Crack!

By Paul Murphy, author of The Unix Guide to Defenestration

Users have a tendency to pick poor passwords; add sloppy systems administration and you have a disaster waiting to happen.

For example, I once walked into an organization that had about 900 employees but maintained 1400+ user id and password combinations on its servers because no one had bothered to clear them out when people left. Worse, many of those passwords were the same as the user id and one, belonging to a person in Finance who had once worked in Systems, gave root permissions to an account identified by his first name with his last name as the password.

In Solaris releases later than 2.5.1 its easy to impose controls on what users can pick as passwords, force periodic change, and automatically freeze unused user ids into limbo after some pre-set period but not every Unix supports these facilities and not every major Solaris installation follows good procedure on this.

What I like to do, as a solution, is to check the entire user list by first determining which ids haven't been used for three months
( use find /usrs +atime 90; or just ls -lc | grep 'drw' >foo)
and then by trying to crack all the passwords.

To do the latter I use a copy of Crack! for which I picked up source in about 1992 but you'll want something more recent - just be careful to review the source, or have someone you trust review the source, before compiling and running it to be absolutely sure it doesn't contain something nasty.

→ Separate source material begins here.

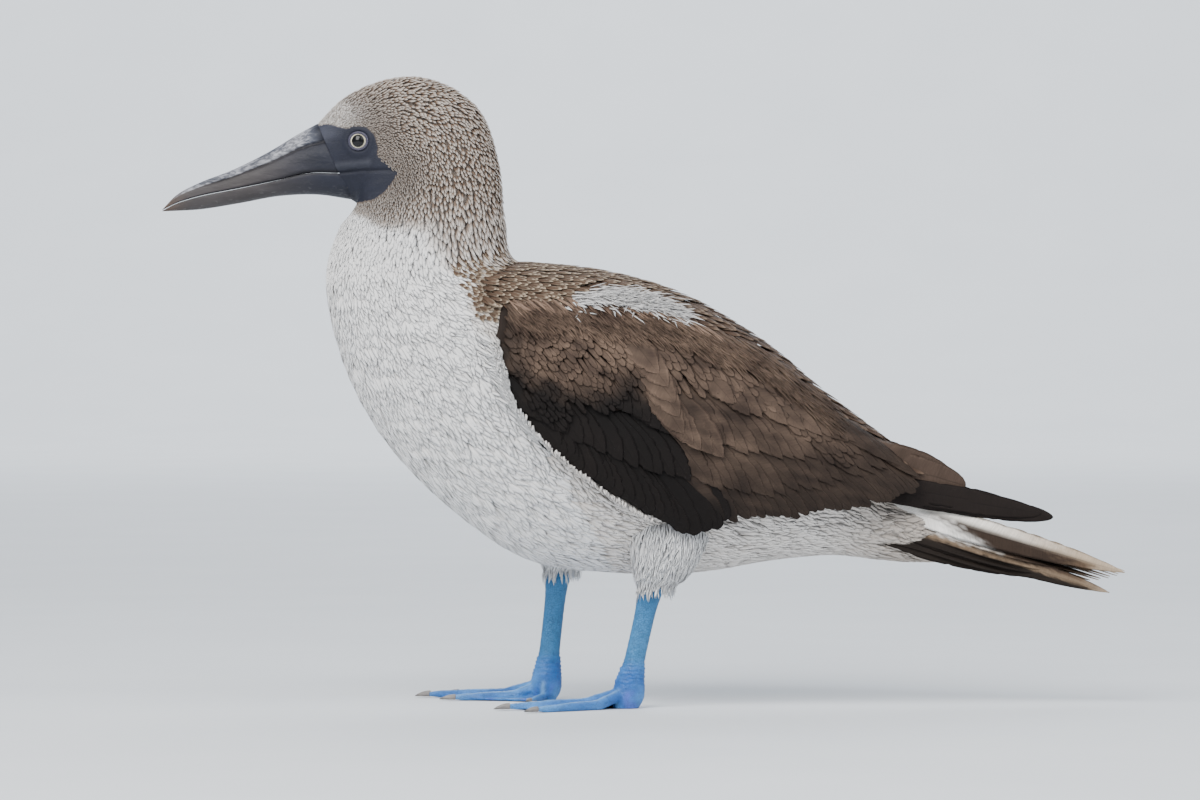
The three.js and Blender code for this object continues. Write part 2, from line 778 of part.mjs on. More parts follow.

Crack! dates from SunOS and so needs a classic /etc/password file; creating one from /etc/shadow is trivial (make sure you do this somewhere safe; and neither as root nor in /etc!; I generally run it on my home machine) and the thing then goes through and finds all of the people using their dog's birthday as their password.

Once I know which accounts are dormant and which users have weak passwords, I can see what action is needed in each case - usually a mass lockout of the dormant accounts and a quiet talk with those who have weak passwords.

This approach works on nearly all Unix variants and creates a base from which you can then move forward to implementing whatever password management scheme users are willing to put up with, and management is willing to pay for.